Sure, you can argue Irsay did Peyton a favor, driving him in the weight room and on the practice field to prove Irsay wrong. But when was Peyton Manning ever not driven? What player has worked harder every one of his offseasons?
This is where Peyton's comeback is getting unfairly overshadowed by Adrian Peterson's. Peterson often has been portrayed as a weight-room warrior with the most powerful handshake in sports. He ruptured his ACL and MCL a year ago Christmas Eve and, yes, it was a testament to his dedication that he rehabbed it quickly enough to be ready eight months later for the season's start. But given today's surgical breakthroughs, eight months was amazing but not miraculous. Peterson is nine years younger than Peyton. The Vikings obviously didn't consider cutting him. Peterson's comeback wasn't complicated by having to change teams and build wavelengths with new receivers.

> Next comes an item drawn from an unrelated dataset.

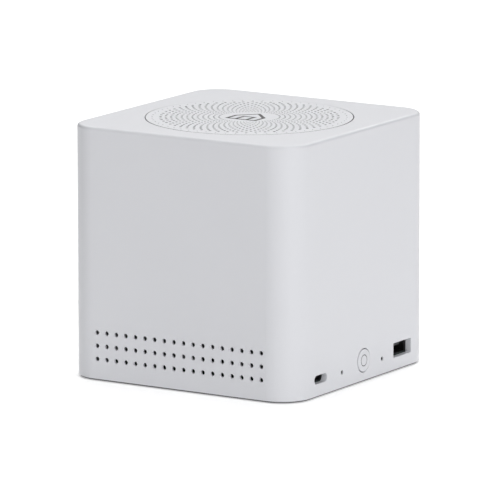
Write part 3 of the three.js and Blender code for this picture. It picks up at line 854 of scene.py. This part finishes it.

No, Peyton should win Comeback Player and MVP.
And RG III should win Offensive Rookie of the Year over (in order) Russell Wilson and Luck.
Luck has had a terrific rookie year. But his seven game-winning drives camouflaged some troubling numbers. His 23 total turnovers (18 interceptions, five lost fumbles) are the NFL's second-worst (to Mark Sanchez) and his 54.1 completion percentage is second-worst among QBs with at least 300 attempts and worst for QBs with at least 400.
RG III's seven total turnovers (five interceptions, two lost fumbles) are the fewest in the NFL. The fewest! And RG III runs a high-risk, ride-and-decide attack in which split-second decisions must be made to let go of the ball in the running back's hands or pull it back. Griffin went from winning the Heisman at a school without a great football tradition (Baylor) to leading a consensus pick to finish last (Washington) to its first NFC East crown since 1999. He finished sixth in QBR (to Luck's 11th) and fourth in completion percentage.
Luck is very good. RG III is special. The only long-term advantage Luck might have is durability.
For now, you certainly can't argue with Luck's playoff-making rookie record. For now Irsay can gloat-tweet his heart out. But ...
As Pagano says, it was like this season was "meant to be." What if things return to ho-hum normal next season and the Colts must be fueled by perspiration instead of rare inspiration? What if the schedule gets tougher? Eight of this year's 11 wins came against Jacksonville twice, Tennessee twice, Kansas City, Miami, Cleveland and Buffalo.
Seriously, Colts fans: Peyton or Luck? You know the answer. So does your owner.